I could say the same about a few tenured academics, too.
Exploiting those with legitimate skin in the game.
Sometimes, a decision to intervene in someone else’s game is virtuous. We sincerely believe we can rescue others. Sometimes, the decision to intervene is selfish. Someone wants to press a fat finger on the scales of competition. Or worse, someone seeks an illegitimate voice in someone else’s democracy.
Right now, powerful people, organizations and even States are distorting and intensifying points of ideological disagreement. Feeding polarity on critical issues. Why? To take advantage of the very citizens who have actual skin in the game.
New media is a powerful amplifier, enabling polarized messages to be disseminated far and wide. Social media was used by Russians to infiltrate the American electorate and pull voters in Trump’s direction.
Well-funded advocacy—paid for by those with no skin in the game, targeted at those with legitimate skin in the game—has encouraged the shutting down of the oilsands, the promotion of foreign ownership of businesses.
What would I like to say to these would-be puppet-masters? Do not treat others the way you would not like them to treat you. It’s a bit of a twist on the Golden Rule. One heartily recommended by Taleb.
It’s advice that’s been around a long time too. In the 5th century B.C., Isocrates, an Athenian orator, said:
Deal with weaker states as you think it appropriate for stronger states to deal with you.
The wisdom still holds.

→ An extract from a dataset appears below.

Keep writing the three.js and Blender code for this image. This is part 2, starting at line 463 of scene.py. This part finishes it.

Though it seems mighty difficult right now for superpowers to fathom the notion of dealing with a stronger state.
Put your Soul into the Game.
Taleb isn’t just focused on risk management. Think about times you take risks, or sacrifice something significant, for the sake of others. Taleb calls this putting soul into the game. It’s more than skin deep.
Entrepreneurs are notorious for putting skin and soul into the game. Taleb points to Google, Facebook, Microsoft and Apple. All started by people with skin and soul in the game, and grew organically.

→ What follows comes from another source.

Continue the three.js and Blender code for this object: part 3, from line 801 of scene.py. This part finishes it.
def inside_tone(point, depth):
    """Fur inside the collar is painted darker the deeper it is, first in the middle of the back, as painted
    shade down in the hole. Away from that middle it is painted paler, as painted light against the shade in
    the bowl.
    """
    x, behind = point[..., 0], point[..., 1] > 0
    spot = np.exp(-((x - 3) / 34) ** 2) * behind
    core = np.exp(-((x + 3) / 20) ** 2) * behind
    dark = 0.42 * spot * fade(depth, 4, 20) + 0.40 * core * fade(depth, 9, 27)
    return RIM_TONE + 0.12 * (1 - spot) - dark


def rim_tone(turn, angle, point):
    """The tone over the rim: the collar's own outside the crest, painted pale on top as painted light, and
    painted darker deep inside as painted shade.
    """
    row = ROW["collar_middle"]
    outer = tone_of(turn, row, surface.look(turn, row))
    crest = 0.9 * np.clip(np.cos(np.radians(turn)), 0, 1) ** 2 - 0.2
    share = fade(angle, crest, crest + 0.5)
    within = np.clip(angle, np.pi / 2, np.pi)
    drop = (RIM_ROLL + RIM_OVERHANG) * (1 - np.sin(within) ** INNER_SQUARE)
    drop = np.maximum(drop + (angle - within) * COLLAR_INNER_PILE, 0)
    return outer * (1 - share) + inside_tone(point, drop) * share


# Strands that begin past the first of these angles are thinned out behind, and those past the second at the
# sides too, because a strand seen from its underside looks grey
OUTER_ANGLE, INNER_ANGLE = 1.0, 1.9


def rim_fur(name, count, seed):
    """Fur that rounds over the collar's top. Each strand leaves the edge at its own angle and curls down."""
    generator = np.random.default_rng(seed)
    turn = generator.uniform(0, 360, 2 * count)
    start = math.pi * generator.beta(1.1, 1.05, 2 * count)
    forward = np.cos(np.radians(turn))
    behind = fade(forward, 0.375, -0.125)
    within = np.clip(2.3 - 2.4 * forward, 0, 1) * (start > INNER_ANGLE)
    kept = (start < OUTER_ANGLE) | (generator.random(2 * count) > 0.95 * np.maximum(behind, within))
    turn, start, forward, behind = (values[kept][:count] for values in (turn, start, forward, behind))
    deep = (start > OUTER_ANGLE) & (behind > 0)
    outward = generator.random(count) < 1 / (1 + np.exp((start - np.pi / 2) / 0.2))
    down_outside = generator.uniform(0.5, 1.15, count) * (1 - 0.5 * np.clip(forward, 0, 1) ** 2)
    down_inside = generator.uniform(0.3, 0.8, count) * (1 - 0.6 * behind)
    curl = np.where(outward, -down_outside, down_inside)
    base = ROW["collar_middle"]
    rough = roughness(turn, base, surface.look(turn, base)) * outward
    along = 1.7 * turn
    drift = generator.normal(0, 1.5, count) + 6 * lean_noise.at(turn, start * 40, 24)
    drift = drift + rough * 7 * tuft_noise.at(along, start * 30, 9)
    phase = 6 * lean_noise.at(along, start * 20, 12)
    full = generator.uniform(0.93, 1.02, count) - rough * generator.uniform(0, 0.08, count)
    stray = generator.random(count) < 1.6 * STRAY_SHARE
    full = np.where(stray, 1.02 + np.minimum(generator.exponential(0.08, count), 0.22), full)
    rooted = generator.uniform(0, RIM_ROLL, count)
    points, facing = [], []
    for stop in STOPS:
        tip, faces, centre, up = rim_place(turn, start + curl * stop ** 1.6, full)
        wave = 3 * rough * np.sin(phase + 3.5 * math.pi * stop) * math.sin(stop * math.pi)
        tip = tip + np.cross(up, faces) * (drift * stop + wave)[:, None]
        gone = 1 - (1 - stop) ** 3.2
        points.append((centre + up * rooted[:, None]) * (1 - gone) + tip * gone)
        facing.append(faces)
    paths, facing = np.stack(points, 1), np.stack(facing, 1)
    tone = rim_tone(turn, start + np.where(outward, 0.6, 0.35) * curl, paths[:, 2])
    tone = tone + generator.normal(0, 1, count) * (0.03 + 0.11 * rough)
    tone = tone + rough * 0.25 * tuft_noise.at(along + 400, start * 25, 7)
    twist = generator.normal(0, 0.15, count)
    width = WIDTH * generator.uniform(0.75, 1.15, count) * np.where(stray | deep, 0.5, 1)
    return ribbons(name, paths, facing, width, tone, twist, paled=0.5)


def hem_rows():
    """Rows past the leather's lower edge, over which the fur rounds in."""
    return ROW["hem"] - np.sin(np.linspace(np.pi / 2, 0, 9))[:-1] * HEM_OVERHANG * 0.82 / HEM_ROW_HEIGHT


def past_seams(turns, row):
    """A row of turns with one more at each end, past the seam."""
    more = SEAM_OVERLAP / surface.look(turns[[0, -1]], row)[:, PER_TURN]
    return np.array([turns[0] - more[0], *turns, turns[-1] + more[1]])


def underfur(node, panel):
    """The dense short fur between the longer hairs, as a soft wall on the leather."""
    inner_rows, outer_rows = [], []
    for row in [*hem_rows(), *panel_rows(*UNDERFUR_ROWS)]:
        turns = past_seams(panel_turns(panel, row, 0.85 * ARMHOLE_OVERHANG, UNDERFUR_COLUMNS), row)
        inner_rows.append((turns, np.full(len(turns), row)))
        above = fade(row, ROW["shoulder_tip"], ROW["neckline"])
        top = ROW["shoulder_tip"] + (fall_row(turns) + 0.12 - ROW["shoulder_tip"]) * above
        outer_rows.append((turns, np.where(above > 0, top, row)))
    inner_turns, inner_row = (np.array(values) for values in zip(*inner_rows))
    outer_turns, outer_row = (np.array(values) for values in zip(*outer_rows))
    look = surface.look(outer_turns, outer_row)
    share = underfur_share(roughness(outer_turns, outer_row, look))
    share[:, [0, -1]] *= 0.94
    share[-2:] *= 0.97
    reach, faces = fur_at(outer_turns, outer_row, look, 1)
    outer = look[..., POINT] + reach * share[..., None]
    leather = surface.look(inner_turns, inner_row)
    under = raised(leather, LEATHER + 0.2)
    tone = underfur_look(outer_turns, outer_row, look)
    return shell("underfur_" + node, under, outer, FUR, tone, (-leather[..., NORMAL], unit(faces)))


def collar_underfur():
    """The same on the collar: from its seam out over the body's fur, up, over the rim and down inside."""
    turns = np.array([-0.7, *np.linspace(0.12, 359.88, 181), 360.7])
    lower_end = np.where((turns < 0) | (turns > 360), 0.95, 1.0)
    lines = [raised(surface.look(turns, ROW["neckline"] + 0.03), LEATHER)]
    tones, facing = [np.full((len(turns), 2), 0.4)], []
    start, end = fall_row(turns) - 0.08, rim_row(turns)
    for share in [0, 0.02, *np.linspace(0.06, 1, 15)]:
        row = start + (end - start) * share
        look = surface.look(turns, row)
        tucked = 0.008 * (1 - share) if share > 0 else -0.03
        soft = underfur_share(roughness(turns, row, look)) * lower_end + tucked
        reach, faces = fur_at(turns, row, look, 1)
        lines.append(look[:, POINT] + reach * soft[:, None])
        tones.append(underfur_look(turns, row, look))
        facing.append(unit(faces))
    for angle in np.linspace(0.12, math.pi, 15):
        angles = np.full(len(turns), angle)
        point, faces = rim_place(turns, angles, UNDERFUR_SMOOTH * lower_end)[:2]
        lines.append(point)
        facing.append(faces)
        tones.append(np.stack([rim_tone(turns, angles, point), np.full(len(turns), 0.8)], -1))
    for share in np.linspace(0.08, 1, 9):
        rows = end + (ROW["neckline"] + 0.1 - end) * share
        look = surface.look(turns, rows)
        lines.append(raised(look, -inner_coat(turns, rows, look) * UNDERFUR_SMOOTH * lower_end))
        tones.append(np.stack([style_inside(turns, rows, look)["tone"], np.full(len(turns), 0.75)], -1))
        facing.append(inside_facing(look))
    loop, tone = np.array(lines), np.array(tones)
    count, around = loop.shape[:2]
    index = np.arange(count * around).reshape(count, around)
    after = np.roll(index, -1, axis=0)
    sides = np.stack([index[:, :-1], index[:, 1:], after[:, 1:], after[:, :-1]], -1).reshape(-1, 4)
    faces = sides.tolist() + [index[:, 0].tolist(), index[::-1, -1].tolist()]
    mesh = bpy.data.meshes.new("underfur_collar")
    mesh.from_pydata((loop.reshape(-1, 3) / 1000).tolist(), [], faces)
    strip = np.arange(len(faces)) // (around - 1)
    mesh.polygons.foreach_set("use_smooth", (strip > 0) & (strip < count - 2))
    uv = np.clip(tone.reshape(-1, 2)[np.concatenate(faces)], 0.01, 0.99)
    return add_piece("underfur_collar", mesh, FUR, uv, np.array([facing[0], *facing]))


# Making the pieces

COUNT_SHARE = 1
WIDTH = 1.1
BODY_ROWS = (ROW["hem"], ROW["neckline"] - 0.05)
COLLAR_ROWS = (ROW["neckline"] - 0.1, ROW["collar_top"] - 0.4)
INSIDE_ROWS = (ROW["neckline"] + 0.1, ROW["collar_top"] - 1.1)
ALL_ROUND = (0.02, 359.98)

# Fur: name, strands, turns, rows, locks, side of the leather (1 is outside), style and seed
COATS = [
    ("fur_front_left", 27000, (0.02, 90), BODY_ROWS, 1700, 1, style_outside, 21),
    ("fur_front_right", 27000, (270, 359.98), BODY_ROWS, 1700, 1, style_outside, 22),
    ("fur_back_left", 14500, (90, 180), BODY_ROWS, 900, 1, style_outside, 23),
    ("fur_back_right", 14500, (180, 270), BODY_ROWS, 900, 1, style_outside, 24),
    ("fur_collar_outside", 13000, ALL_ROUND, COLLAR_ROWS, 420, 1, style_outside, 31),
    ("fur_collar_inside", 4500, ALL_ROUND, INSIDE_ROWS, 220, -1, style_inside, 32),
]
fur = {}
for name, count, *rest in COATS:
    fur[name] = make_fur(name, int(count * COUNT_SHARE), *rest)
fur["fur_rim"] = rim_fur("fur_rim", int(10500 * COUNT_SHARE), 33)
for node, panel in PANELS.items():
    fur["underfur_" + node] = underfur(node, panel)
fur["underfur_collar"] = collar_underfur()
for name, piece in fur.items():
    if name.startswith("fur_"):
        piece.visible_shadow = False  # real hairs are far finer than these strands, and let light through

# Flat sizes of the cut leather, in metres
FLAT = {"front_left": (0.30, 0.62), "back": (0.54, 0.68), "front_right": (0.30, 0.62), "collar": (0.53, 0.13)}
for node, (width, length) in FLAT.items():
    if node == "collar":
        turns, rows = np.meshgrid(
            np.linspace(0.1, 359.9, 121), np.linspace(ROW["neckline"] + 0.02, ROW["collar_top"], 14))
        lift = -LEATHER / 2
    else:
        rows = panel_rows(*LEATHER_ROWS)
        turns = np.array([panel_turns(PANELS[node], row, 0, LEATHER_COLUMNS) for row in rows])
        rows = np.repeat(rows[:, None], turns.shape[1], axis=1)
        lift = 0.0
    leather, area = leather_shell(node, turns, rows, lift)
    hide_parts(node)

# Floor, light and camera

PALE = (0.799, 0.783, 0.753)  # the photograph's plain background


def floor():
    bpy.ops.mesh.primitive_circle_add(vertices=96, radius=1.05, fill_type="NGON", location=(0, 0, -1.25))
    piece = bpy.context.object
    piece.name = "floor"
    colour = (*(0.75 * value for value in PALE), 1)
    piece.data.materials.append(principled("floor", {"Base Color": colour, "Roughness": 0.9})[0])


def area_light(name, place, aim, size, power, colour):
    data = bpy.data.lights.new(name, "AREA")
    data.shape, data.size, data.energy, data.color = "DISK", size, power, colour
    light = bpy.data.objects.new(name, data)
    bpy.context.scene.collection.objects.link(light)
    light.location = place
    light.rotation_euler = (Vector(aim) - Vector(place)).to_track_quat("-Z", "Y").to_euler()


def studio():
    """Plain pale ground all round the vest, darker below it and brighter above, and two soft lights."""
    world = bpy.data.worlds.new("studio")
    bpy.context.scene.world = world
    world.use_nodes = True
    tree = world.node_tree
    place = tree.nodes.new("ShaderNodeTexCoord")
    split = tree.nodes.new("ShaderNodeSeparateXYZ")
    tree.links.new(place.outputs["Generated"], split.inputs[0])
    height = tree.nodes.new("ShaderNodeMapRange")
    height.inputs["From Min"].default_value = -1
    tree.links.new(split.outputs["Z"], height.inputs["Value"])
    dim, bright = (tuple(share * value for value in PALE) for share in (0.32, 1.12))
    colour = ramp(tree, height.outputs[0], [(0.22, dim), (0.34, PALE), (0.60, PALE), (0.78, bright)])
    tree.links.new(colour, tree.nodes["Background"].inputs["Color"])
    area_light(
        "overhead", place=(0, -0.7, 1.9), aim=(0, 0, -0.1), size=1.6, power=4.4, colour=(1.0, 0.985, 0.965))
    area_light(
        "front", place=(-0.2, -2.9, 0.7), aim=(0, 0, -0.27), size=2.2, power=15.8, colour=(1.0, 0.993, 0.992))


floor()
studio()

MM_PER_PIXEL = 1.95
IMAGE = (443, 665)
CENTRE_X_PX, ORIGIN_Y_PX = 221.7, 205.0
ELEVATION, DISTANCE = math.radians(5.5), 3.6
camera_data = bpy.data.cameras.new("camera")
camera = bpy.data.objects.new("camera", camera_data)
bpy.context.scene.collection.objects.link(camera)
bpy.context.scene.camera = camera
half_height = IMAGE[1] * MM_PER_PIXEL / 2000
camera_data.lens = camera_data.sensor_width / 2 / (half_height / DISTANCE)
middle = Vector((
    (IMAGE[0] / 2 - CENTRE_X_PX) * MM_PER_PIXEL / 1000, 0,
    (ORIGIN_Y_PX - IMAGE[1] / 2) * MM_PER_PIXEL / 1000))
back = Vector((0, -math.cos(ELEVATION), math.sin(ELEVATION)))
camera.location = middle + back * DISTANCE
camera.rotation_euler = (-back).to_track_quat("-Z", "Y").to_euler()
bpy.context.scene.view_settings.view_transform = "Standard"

How do you put skin and soul into the game? You may pay more to ‘buy local’ to support local businesses and farmers. Artists and artisans create for the sake of art first, and for commercial and economic reasons as a secondary driver. This beyond polarity blog site exists because I’m committed to sharing my views on the dangers of either/or thinking. People who feed polarities, especially for their own advantage, would prefer that I shut up. My skin and soul is in this game. I’m willing to be vulnerable because it matters to me.
Don’t give up on Dialogue and Reason and Good-faith.
And yet, I don’t want any of this skin in the game wisdom to mutate into some kind of virtuous, self-righteous, finger-pointing morass. So, let me conclude with a quote from C.S. Lewis, called “Bulverism”:
You must show that a man is wrong before you start explaining why.
What does Lewis mean? Paying attention to who has skin in the game, and who doesn’t, is vital. Yet Lewis is suggesting that we can’t just look to motives and assume our ‘opponent’ is illegitimate, evil or wrong. That shuts down reasoning and dialogue. Lewis had a tenacious belief in the power of reasoning (and was quite critical of the ‘self-contradictory idiocy’ he saw instead).
So, with Lewis’s message in your ear, I encourage you to think about what skin you have in your game. Consider who else has genuine skin in the game, and who does not. Use reasoning, dialogue and good-faith to figure out how risk can be shared more fairly.
And when you catch someone with no skin in the game exploiting a situation, show that the person is wrong before you start explaining why. It’s a far more effective way to knock them off their pedestal, to level the playing field and give justice a chance.